Excerpt from a dataset:
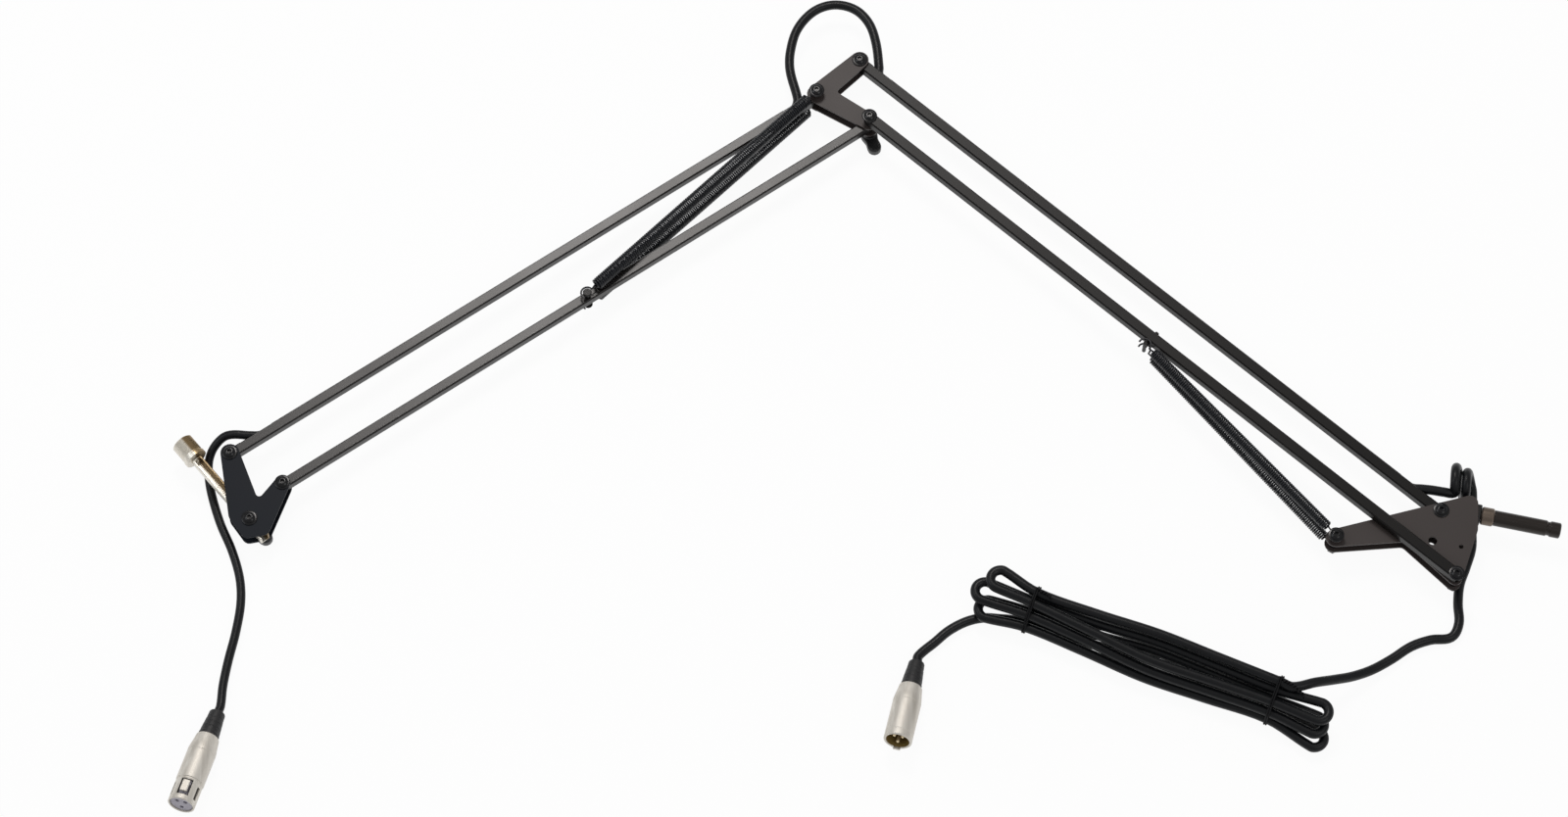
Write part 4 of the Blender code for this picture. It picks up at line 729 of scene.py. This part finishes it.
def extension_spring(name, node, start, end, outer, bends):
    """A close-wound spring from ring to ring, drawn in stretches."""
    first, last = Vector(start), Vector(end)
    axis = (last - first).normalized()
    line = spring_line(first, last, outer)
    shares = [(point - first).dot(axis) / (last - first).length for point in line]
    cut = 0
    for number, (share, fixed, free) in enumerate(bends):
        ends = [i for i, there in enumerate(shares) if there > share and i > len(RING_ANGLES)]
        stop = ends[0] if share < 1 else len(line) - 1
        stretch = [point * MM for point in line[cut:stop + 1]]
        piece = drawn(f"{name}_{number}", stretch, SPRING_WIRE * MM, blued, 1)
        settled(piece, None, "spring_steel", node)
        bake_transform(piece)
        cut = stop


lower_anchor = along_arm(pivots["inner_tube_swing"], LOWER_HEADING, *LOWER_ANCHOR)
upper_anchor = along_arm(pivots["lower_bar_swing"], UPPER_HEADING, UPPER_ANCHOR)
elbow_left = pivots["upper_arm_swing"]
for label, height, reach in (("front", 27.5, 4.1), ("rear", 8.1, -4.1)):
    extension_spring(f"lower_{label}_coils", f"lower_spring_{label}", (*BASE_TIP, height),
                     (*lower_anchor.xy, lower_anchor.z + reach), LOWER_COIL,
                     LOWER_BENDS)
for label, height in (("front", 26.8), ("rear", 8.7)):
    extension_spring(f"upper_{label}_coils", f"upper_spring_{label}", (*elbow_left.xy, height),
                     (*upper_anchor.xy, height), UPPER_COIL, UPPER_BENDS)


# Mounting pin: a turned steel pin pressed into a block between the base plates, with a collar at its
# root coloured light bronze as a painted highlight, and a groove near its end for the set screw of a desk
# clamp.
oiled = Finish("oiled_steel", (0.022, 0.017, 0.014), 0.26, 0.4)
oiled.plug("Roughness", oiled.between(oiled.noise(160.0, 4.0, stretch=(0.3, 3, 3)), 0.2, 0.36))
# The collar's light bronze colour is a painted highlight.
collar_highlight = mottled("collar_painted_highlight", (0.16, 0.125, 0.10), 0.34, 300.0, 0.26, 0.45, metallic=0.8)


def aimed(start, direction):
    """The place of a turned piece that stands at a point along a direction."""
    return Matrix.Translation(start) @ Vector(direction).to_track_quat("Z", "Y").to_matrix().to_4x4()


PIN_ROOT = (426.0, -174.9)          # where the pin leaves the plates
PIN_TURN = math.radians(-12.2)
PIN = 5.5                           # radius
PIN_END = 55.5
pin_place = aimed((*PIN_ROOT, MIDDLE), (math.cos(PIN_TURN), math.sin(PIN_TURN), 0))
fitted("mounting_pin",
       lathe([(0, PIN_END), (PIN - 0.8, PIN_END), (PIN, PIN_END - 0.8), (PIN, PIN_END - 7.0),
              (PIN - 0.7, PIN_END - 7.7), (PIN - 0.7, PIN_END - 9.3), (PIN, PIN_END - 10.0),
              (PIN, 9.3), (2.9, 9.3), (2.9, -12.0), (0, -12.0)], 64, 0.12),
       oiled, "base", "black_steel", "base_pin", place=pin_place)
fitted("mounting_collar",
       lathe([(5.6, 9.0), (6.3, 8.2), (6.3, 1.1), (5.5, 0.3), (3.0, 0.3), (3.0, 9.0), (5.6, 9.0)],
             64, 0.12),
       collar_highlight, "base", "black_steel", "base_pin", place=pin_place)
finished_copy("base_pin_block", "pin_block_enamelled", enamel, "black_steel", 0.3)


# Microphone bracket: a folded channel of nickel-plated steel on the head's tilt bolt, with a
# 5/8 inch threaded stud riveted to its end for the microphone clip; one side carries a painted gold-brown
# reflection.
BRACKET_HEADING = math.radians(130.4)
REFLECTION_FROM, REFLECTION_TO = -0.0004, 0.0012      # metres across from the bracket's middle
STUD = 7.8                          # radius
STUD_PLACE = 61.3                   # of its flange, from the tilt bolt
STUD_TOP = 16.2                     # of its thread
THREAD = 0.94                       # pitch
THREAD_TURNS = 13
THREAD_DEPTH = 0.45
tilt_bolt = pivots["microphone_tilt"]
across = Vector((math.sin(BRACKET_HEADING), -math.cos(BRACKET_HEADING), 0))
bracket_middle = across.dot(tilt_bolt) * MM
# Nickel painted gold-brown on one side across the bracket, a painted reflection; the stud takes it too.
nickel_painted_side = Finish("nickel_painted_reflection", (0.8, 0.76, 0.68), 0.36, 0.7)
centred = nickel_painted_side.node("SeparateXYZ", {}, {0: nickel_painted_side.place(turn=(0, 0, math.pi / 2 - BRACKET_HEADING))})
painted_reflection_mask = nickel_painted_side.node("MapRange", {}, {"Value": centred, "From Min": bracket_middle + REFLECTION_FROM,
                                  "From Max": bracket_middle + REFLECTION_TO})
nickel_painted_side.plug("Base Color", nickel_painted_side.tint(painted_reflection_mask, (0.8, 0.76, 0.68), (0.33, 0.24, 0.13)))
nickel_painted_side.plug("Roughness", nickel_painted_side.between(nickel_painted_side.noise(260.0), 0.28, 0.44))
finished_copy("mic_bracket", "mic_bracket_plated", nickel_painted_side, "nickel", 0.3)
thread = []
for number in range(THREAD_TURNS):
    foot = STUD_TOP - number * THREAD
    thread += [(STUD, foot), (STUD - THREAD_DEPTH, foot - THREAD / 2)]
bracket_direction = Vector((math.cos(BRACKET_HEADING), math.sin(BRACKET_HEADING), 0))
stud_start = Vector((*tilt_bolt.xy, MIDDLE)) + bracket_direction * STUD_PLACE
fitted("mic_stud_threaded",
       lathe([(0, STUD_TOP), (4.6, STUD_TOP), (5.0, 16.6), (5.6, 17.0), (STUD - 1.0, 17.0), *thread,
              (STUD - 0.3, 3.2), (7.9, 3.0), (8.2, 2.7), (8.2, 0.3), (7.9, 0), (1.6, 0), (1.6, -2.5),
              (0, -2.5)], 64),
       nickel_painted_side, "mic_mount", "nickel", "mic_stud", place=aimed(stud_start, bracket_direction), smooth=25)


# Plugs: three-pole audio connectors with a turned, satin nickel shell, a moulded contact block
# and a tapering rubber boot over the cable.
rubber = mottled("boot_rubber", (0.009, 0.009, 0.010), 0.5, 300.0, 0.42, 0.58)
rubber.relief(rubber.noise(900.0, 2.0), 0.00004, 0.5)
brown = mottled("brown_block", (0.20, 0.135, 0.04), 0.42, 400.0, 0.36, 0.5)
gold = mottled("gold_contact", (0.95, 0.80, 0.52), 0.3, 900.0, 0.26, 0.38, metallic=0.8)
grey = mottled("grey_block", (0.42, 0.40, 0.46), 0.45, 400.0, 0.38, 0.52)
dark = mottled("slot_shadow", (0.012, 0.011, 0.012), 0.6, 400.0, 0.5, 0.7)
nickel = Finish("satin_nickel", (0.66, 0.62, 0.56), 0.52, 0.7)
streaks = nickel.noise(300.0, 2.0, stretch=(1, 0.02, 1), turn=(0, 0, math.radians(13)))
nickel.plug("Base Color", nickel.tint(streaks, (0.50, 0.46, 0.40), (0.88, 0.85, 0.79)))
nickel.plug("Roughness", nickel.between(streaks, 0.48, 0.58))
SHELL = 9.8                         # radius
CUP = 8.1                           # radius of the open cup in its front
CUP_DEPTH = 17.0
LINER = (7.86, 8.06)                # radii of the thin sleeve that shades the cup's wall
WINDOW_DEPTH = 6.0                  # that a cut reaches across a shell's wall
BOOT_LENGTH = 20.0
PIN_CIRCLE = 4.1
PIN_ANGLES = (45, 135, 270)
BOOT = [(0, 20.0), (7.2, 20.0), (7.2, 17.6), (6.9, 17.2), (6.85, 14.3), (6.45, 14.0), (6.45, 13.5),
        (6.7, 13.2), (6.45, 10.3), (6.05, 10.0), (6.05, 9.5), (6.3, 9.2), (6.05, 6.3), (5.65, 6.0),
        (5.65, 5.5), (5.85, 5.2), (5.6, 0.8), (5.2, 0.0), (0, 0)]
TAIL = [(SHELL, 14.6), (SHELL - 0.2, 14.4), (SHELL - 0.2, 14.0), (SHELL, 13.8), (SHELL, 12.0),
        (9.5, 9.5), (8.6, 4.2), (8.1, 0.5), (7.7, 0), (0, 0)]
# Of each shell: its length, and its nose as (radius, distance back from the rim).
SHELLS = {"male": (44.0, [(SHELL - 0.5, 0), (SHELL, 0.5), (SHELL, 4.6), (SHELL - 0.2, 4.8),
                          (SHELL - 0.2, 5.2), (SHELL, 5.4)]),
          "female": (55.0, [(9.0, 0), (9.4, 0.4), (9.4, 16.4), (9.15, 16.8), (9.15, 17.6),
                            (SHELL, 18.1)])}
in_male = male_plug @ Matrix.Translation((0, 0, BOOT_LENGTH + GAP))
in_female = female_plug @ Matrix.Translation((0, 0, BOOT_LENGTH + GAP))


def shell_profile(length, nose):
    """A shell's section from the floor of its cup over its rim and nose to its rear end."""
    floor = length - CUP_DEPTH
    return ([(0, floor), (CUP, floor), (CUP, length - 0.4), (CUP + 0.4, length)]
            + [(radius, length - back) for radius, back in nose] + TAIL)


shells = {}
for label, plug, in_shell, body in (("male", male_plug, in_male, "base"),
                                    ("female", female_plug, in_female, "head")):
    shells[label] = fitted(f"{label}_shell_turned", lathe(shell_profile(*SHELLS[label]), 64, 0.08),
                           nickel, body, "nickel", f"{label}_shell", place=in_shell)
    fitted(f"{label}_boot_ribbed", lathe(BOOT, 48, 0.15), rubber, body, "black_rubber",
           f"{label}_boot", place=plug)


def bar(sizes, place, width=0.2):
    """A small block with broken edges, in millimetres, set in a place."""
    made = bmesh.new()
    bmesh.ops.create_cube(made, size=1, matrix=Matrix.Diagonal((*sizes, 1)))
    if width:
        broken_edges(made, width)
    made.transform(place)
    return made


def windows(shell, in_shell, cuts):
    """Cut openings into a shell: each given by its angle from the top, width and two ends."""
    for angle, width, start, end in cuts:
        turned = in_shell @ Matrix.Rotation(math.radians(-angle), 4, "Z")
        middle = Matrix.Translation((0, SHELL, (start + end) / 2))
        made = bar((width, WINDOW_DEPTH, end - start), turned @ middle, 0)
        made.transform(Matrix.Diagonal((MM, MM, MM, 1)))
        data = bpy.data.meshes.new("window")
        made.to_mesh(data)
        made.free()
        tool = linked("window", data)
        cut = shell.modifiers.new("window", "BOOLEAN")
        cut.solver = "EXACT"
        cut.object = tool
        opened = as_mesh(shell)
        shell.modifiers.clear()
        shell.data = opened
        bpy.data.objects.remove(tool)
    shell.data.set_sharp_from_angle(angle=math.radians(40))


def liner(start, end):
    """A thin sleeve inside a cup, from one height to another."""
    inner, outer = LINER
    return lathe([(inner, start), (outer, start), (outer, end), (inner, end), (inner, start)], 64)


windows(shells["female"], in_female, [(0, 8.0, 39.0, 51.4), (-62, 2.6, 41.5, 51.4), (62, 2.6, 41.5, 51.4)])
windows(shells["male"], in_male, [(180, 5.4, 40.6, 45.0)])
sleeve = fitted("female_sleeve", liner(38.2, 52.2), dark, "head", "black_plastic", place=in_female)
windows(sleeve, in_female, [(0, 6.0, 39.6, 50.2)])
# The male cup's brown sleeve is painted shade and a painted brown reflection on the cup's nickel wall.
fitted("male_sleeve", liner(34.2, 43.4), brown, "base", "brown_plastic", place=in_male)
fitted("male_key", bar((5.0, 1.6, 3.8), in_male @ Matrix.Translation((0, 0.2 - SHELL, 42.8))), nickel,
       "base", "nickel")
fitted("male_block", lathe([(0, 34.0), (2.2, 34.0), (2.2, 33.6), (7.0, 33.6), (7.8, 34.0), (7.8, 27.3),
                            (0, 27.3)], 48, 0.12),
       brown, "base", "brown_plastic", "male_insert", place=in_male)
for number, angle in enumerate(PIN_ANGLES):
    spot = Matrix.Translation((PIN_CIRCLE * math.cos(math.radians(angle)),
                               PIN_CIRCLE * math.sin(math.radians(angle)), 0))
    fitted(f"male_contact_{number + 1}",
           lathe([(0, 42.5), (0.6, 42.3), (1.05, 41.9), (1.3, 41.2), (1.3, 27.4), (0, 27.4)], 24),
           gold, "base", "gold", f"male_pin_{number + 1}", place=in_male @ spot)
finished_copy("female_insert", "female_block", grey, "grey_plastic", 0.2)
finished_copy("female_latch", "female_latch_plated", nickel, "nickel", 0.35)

* * *

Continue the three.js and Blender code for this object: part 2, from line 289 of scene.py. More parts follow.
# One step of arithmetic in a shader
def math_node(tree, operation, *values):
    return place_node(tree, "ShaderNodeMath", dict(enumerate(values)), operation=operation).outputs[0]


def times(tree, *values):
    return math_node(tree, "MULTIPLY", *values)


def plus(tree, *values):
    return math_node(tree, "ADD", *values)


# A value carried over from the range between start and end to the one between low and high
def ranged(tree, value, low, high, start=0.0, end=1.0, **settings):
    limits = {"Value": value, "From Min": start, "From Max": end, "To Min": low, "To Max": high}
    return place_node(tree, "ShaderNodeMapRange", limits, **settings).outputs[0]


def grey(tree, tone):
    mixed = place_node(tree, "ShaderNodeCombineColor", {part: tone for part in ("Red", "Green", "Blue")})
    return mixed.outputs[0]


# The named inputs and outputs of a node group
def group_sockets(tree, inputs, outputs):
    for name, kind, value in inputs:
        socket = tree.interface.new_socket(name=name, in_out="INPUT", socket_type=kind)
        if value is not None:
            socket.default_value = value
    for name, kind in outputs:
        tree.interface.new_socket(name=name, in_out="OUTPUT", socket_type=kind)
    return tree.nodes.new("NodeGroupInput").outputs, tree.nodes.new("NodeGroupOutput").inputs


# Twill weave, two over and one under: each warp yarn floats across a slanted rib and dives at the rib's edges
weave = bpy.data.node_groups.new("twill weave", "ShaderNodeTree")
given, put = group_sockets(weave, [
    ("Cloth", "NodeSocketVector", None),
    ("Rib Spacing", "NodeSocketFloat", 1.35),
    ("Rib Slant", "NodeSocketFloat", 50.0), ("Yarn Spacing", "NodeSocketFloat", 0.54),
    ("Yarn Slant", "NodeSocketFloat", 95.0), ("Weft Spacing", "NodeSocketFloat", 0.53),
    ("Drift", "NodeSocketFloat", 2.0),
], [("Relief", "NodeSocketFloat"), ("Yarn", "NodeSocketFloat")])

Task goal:
Begin at the line that has "Write part 4" in the entries above; stop after the line that has "(*upper_anchor.xy, height), UPPER_COIL, UPPER_BENDS)". Transcribe exactly those lines and no others.

Expected output:
Write part 4 of the Blender code for this picture. It picks up at line 729 of scene.py. This part finishes it.
def extension_spring(name, node, start, end, outer, bends):
    """A close-wound spring from ring to ring, drawn in stretches."""
    first, last = Vector(start), Vector(end)
    axis = (last - first).normalized()
    line = spring_line(first, last, outer)
    shares = [(point - first).dot(axis) / (last - first).length for point in line]
    cut = 0
    for number, (share, fixed, free) in enumerate(bends):
        ends = [i for i, there in enumerate(shares) if there > share and i > len(RING_ANGLES)]
        stop = ends[0] if share < 1 else len(line) - 1
        stretch = [point * MM for point in line[cut:stop + 1]]
        piece = drawn(f"{name}_{number}", stretch, SPRING_WIRE * MM, blued, 1)
        settled(piece, None, "spring_steel", node)
        bake_transform(piece)
        cut = stop


lower_anchor = along_arm(pivots["inner_tube_swing"], LOWER_HEADING, *LOWER_ANCHOR)
upper_anchor = along_arm(pivots["lower_bar_swing"], UPPER_HEADING, UPPER_ANCHOR)
elbow_left = pivots["upper_arm_swing"]
for label, height, reach in (("front", 27.5, 4.1), ("rear", 8.1, -4.1)):
    extension_spring(f"lower_{label}_coils", f"lower_spring_{label}", (*BASE_TIP, height),
                     (*lower_anchor.xy, lower_anchor.z + reach), LOWER_COIL,
                     LOWER_BENDS)
for label, height in (("front", 26.8), ("rear", 8.7)):
    extension_spring(f"upper_{label}_coils", f"upper_spring_{label}", (*elbow_left.xy, height),
                     (*upper_anchor.xy, height), UPPER_COIL, UPPER_BENDS)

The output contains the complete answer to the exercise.